I don’t the see the logic to Bob’s point that the SEC’s four losses before the DC Circuit in the last ten years demonstrate a problem with the Court. Whether you agree with the NSMIA’s requirement that the SEC perform robust economic analysis of new rules or not, it is apparent that the SEC has ignored continued warnings from the Court. In the interim, it has wasted agency resources in promulgating rules that are ultimately overturned. For example, the SEC estimates that it wasted 2.5 million dollars on the failed proxy access rule. I think that estimate is actually a lowball, as it includes 21,000 man hours of SEC staff time and does not account for opportunity costs. Imagine what 21,000 hours of time devoted to a ponzi scheme task force could have done, or a top-to-bottom review of SEC rules to highlight inefficient rules for repeal (as President Obama’s recent executive order to the independent agencies actually requires) could have accomplished.
Others have similarly charged reactions to the proxy access case. In a WaPo article today Harvey Goldschmid, the former SEC Commissioner who championed the first proxy access rule in 2003, responds to the Court scrutiny of the SEC’s economic analysis by urging “But how do you prove that empirically? If the Court’s unrealistic requirements were applied across the board, the regulatory process would grind to a halt.” J. Robert Brown is also quoted as saying “What the court is doing is second-guessing economic analysis that can always be second guessed.”
Harvey and Jay no doubt have an impressive knowledge of the securities laws. I think they could profit from a course in policy analysis. The legislative history of the securities laws makes clear that the objective is a purely economic one, to stabilize markets, prevent fraud, and maximize economic growth. The 33′ and 34′ Acts were a response to the stock market crash of 1929 after all. Cost-benefit analysis is a tough fit in areas where nebulous ideas like justice or equity are at issue (though it is still quite informative) but where as here the underlying objectives are purely economic it is the only legitimate mode of analysis. It is hard to demonstrate net benefits from new rules, that’s true. But does that mean we shouldn’t even ask the question? I suspect their hostility to cost-benefit analysis is actually grounded in their belief that independent agencies are useful tools to accomplish a progressive agenda, including empowering labor unions, promoting climate change regulation, fair trade, affirmative action, and a variety of other liberal causes. Putting these issues in the hands of independent agencies politicizes the SEC, undermining its credibility and hindering the SEC’s job of promoting the efficient function of American capital markets.

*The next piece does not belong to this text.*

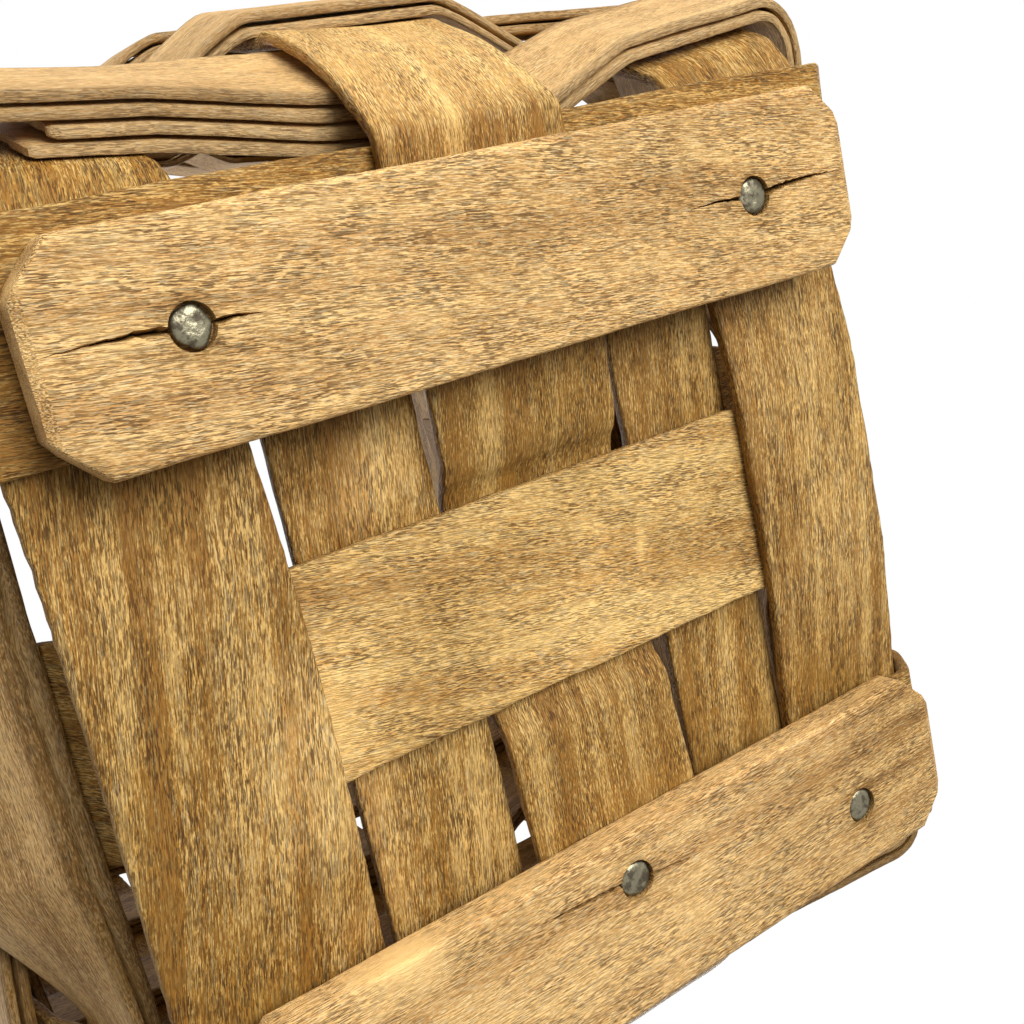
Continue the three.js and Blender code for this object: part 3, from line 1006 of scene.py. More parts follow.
class NodeSheet:
    """Adds and wires the nodes of one material or node group."""

    def __init__(self, tree: bpy.types.NodeTree) -> None:
        """Keeps the node tree that nodes are added to."""
        self.tree = tree

    @classmethod
    def of(cls, owner: bpy.types.ID) -> "NodeSheet":
        """Clears the nodes of a material or world.

        Args:
            owner: The material or world.

        Returns:
            Its sheet.
        """
        owner.use_nodes = True
        owner.node_tree.nodes.clear()
        return cls(owner.node_tree)

    def node(self, kind: str, inputs: dict | None = None, **settings: object) -> bpy.types.Node:
        """Adds a node.

        Args:
            kind: The node's type.
            inputs: Values or sockets by input name or number.
            **settings: The node's own settings.

        Returns:
            The new node.
        """
        made = self.tree.nodes.new(kind)
        for name, value in settings.items():
            setattr(made, name, value)
        for key, value in (inputs or {}).items():
            if isinstance(value, Socket):
                self.tree.links.new(value, made.inputs[key])
            else:
                made.inputs[key].default_value = value
        return made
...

Sorry to reply so late, but there’s one thing in Professor Verret’s post that bears correction. Even assuming that the ’33 and ’34 Acts both have only economic goals, and cost benefit analysis is the only legitimate method for seeing a measure furthers those goals, the post completely ignores section 971 of the Dodd Frank Act. That section specifically gives the SEC authority to issue rules on shareholder access to proxies for the purpose of nominating candidates for board membership “under such terms and conditions as the Commission determines are in the interest of shareholders and for the protection of investors.” The quoted language certainly sounds different from the “stabilize markets, prevent fraud, and maximize economic growth” formula. It is markedly different from what the DC Circuit described as the SEC’s “unique obligation” to consider the impact of rules on “efficiency, competition and capital formation.” The language of section 971 seems to harken back to the olden days before impact on capital formation was a relevant factor and the primary goal of the Securities Acts was the protection of investors.
I wish we had someone like Ginsburg on the Supreme Court.
So did President Reagan, may his memory be a blessing.